Le lieutenant Kurokawa revient de la guerre sino-japonaise couvert de médailles… mais privé de ses bras et de ses jambes, perdus dans les combats. Cet homme-tronc atrocement diminué, à jamais handicapé, fait figure de héros et, sous la double injonction militaire et sociétale, doit être exhibé comme tel dans les rues de son village.
Il revient à son épouse, Shigeko, d’entretenir son héros de mari tel une relique patriotique : non seulement l’armée lui a rendu un demi-homme, mais elle doit de surcroît le nourrir, le laver, l’habiller et le promener régulièrement dans son fauteuil roulant. Il y a un mélange de cruauté et de grotesque dans la façon dont Wakamatsu montre un homme à la fois mutilé et statufié, et une femme contrainte de se plier jusqu’à l’humiliation à un devoir national en forme de grossier simulacre.
Mais la révolte sera féminine ou ne sera pas. Shigeko se lasse petit à petit de son rôle (de composition) d’infirmière à perpète de son demi-mari et de vestale du moral national. D’autant que sexuellement, ce n’est plus ça (les séquences charnelles sont parmi les plus fortes et dérangeantes du film).

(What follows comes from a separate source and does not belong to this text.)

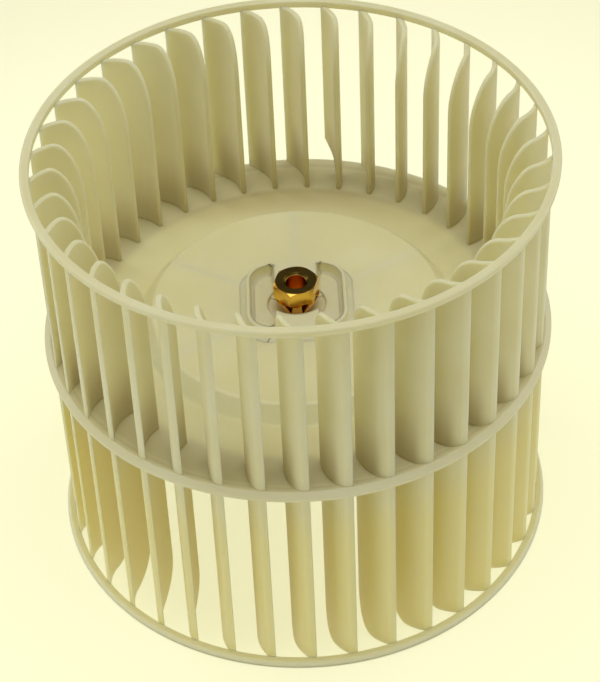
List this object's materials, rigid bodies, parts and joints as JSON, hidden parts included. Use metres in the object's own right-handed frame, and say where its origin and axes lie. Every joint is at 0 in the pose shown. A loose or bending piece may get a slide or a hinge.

A force de soumission aux hommes et aux devoirs nationaux, Shigeko se rebelle avec une rare stridence.
Les hurlements et les reproches qu’elle adresse à son handicapé d’époux explosent les limites du politiquement correct (une victime s’en prend à une autre), mais c’est tout l’opium du peuple nationalo-militariste que le film secoue à travers la révolte de Shigeko (interprétée par la magnifique Shinobu Terajima).
Tel Flaubert, Wakamatsu pourrait sans doute s’écrier “Shigeko, c’est moi !” Le Soldat dieu se passe il y a soixante-dix ans, mais son âpreté, sa colère, son féminisme, son tempérament iconoclaste sont d’aujourd’hui, et probablement de tout temps.